Honoring success, supporting future achievement
Photo by Evan Krape March 17, 2022
Geography Professor Cristina Archer awarded Unidel Howard Cosgrove Career Development Chair in Environment
For 20 years, starting during her doctoral studies at Stanford University, Professor Cristina Archer has studied the atmosphere with an eye on how what she is learning can be used to improve lives. So far that has meant working in two main areas: air pollution and wind power.
“Of course I love all the calculations and the theoretical questions,” Archer said, “but then there's the engineering part of me that comes in and says, ‘You know, you're using all this time, all these resources and sure it's fun for you, but at the end of the day, how useful is what you're doing to humanity?’”

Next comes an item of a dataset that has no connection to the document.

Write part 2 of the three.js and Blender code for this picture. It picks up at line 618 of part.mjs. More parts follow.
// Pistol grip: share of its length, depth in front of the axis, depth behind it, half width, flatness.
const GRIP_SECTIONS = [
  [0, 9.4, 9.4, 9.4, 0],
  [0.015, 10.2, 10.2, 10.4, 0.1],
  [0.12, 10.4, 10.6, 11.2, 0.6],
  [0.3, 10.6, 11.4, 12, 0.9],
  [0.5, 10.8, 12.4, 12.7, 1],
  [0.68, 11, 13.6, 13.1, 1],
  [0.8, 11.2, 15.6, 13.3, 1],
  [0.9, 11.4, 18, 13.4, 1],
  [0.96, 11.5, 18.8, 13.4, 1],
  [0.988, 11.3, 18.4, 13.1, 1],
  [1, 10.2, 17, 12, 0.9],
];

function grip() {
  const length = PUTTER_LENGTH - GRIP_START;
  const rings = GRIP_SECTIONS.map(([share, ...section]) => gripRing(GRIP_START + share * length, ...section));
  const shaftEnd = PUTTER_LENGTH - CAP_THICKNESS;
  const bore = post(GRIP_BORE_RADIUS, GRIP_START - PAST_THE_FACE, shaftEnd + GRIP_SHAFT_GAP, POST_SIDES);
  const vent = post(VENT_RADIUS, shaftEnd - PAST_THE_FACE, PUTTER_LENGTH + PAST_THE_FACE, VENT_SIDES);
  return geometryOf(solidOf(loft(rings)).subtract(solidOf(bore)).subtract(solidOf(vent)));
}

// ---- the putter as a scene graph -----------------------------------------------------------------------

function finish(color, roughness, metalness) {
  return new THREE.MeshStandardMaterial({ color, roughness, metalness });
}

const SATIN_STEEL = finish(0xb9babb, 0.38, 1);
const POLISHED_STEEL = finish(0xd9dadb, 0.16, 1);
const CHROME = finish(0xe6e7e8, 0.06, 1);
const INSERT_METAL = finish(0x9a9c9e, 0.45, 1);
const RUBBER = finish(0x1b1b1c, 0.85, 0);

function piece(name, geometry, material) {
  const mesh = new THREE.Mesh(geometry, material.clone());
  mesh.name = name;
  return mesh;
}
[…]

While Archer continues to ask herself some version of that question about every new project she undertakes, University of Delaware leadership has provided its own answer about the value of her work so far. In recognition of her achievements in her research, teaching and service to students, Archer was recently awarded the Unidel Howard Cosgrove Career Development Chair in Environment, joining an elite subset of the University’s faculty who hold named professorships. The Unidel Foundation created this award, which the University named in honor of Howard Cosgrove, a long-serving former chair of UD’s Board of Trustees.

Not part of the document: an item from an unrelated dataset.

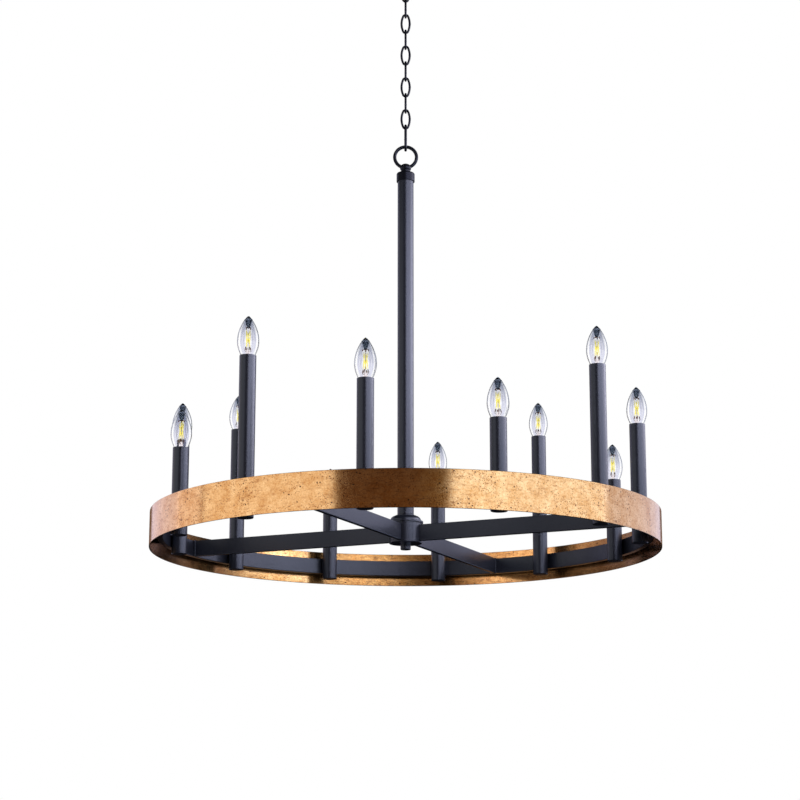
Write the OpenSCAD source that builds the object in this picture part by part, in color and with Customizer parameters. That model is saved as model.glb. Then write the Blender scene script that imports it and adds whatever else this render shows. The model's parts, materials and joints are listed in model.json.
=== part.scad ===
// Wagon wheel chandelier: a gold band round a black spoked hoop with twelve candle lamps,
// on a long stem that hangs by a ring and a chain from a ceiling canopy.
// Millimetres, +Z up. The origin is the middle of the mounting strap's top face, on the ceiling.

/* [Ceiling fitting] */
// Length of the mounting strap
strap_l = 105; // [100:1:120]
// Width of the mounting strap
strap_w = 20; // [16:1:30]
// Thickness of the mounting strap
strap_t = 2.5; // [1.5:0.5:4]
// Distance between the middles of the two strap slots
slot_spacing = 80; // [74:1:82]
// Length of a strap slot, end to end
slot_l = 20; // [12:1:22]
// Width of a strap slot
slot_w = 4.6; // [4:0.1:6]
// Outer diameter of the threaded nipple and of the stem's tie rod
nipple_d = 10; // [8:0.5:12]
// Bore of the nipple and of the tie rod, which the wires run through
nipple_bore = 7; // [4:0.5:7.5]
// Height of a hexagon nut on the nipple
nut_h = 4; // [3:0.5:6]
// Width across the flats of a hexagon nut
nut_af = 16; // [15:0.5:19]
// Outer diameter of the canopy
canopy_d = 130; // [122:1:160]
// Depth of the canopy below the ceiling
canopy_h = 28; // [24:1:36]
// Radius of the canopy's rounded corner
canopy_corner = 20; // [8:1:22]
// Thickness of the canopy's and the covers' sheet
sheet_t = 1.2; // [0.8:0.1:2]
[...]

"Dr. Archer has established herself as a global leader in connecting the physical geography of climate with engineering solutions to deliver economically and ecologically efficient wind power,” said Saleem Ali, chair of Archer’s home Department of Geography and Spatial Sciences. “The Unidel Cosgrove chair is a recognition of these accomplishments and support for her career advancement at UD."
Archer’s most cited paper was also one of her earliest and dealt with a question at the center of any attempt to harness the wind to create electricity: how much wind is available and where is it? In characteristic modesty, Archer downplays the difficulty of quantifying something invisible, ethereal and always moving, but she notes that her early paper had important real-world effects.
“Ironically, it's kind of easy procedurally in terms of the math or the tools used, but it was hugely important because there hadn't been very many studies at that time that were based on observations. And when you're doing something based on observations, not on modeling results, it carries more weight,” Archer said. “The other reason why it was impactful was that we found potential in areas that were not really known to have a lot of wind and so that also had implications.”
Archer joined UD in 2011 and continued to study wind and wind power, serving as an associate director of the Center for Research in Wind (CReW) until earlier this year, when she took over as CReW director. Her research at UD has explored the details of how wind farms could be best laid out to maximize the power they generate, possible impacts turbines have on weather and on surface temperatures, and the potential for wind power at various sites around the world.
The new named professorship will also serve to further solidify Archer’s standing in the field, as noted by Fabrice Veron, interim dean of the College of Earth, Ocean and Environment (CEOE) where Archer has her primary appointment.
“In addition to being a great honor earned by our most dynamic faculty, people like Dr. Archer, endowed professorships are essential for our academic success as an institution,” he said. “They emphasize not only the chairholders’ efforts but also highlight disciplines at UD with the potential for substantial impact. And they fuel further achievement. I am excited for Dr. Archer and eager to see where the next chapter of her career goes with this support.”
Archer is gearing up for a productive upcoming academic year, having recruited three doctoral students to start in the fall in three different disciplines. Trained as a civil and environmental engineer and having spent her career working on fluid mechanics in the atmosphere over land and sea, Archer is often at the nexus of multiple fields. Starting her first full year as the Unidel Cosgrove Professor, she will welcome new students in ocean engineering, geography and mechanical engineering. (In addition to her primary appointment in Geography, Archer also has appointments in the Department of Mechanical Engineering and the School of Marine Science and Policy.)
They may collaborate on some of their work, while courses and other projects will remain separate, but they will all benefit from Archer’s mentoring. In addition to her impactful research, Archer is the faculty director for the undergraduate Eco-Entrepreneurship Certificate offered by CEOE and Horn Entrepreneurship, teaches classes in air pollution meteorology, wind power meteorology and other environmental topics, and has guided seven students to doctoral degrees, with two more soon to finish.
Archer’s enthusiasm for making a difference has never been more apparent than it is now with her new named professorship and leadership role at CReW, whether seen in her exploring new research topics or planning for CReW’s future, including hosting an international wind power conference on campus this fall. She has ideas for additional offshore wind training on UD’s Hugh R. Sharp Campus in Lewes, the potential for a degree program in energy systems, and other ways to continue to develop the University’s renewable energy expertise, offerings and reputation.
“The named professorship is such an honor and a wonderful recognition by the University,” Archer said. “This named professorship has given me an incredible boost. I have accomplished so much recently because I am excited. I feel the fire again.”